Writing, like life, is about strengths and weaknesses, and if you don’t find yours, you miss out. Perhaps you are naturally disciplined, in which case you are one of the always writing writers. Perhaps you are naturally undisciplined, in which case you should be one of the always writing writers. But most of us fall somewhere in between: disciplined when we need or want to be, rather lazy the rest of the time. Sticking to a writing schedule doesn’t make a writer, it’s what you write and how you write it that makes you a writer.

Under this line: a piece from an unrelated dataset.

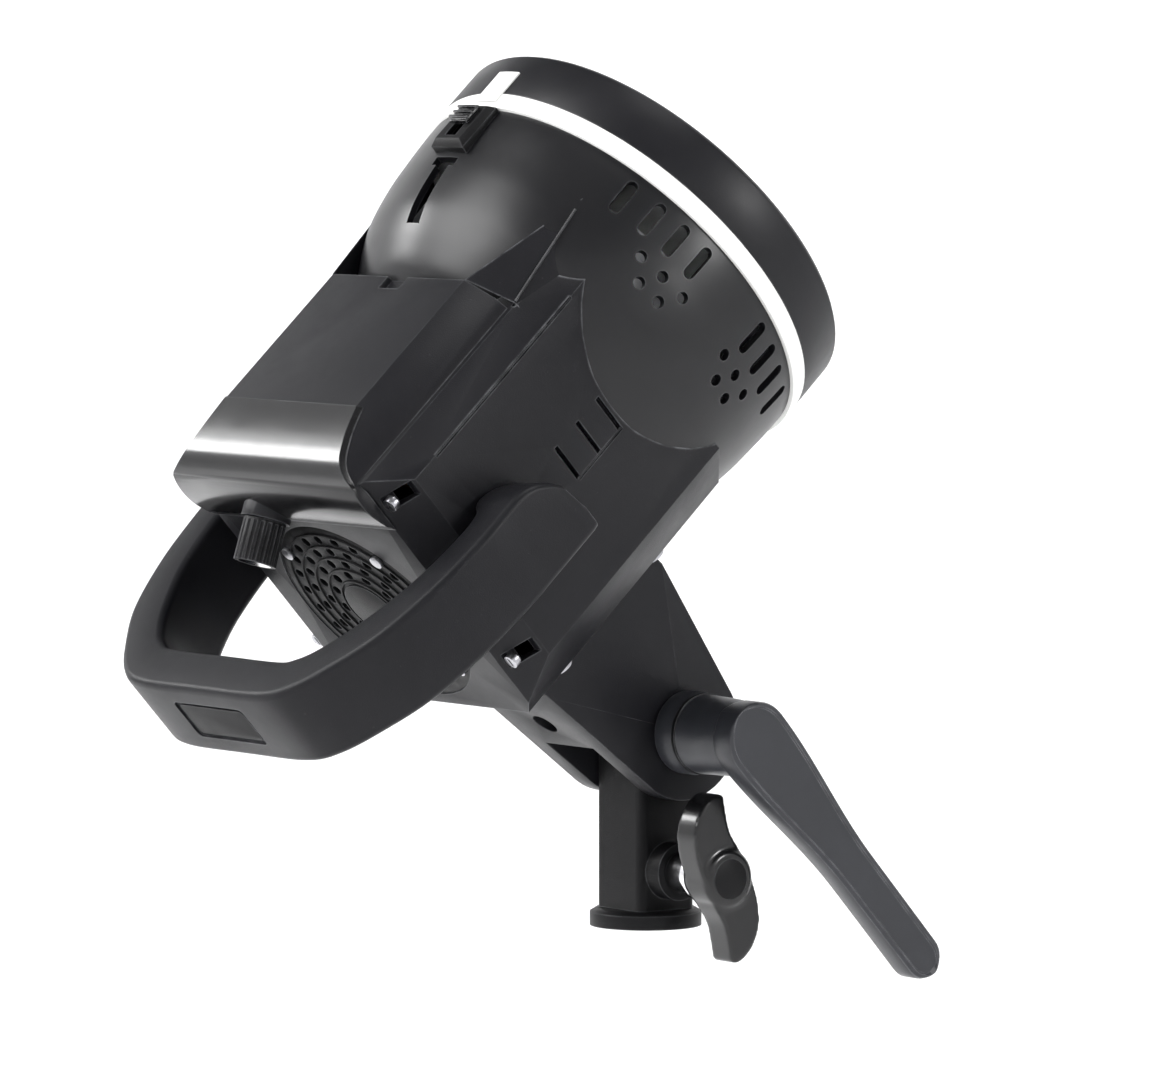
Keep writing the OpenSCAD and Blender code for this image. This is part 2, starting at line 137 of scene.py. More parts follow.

Unless you’re a published writer (if you are, will you introduce me to your agent?) or have firm expectations of being one, there is no reason except desire to adhere to a strict writing schedule. Perhaps if you are new to the game it would be a good idea to write at the same time every day for a while to get you in the habit of writing, but once you’ve completed a novel, you’ve proven you can do it, so what’s the point of forcing yourself? It should be fun, and it’s not fun doing something you have to do just because it’s time to do it. The one caveat is to make certain you write enough so you don’t lose the ability or the interest.

I know this goes against all the advice you hear, not just about a writer always writing, but also about needing to act like a professional in order to be a professional. You’re not a professional, and when the time comes, you will act like a professional, but until then it’s important to learn to write, to live so you will have something to write about, to think about what you want to say.

And it’s important to write, because a writer writes. Whenever.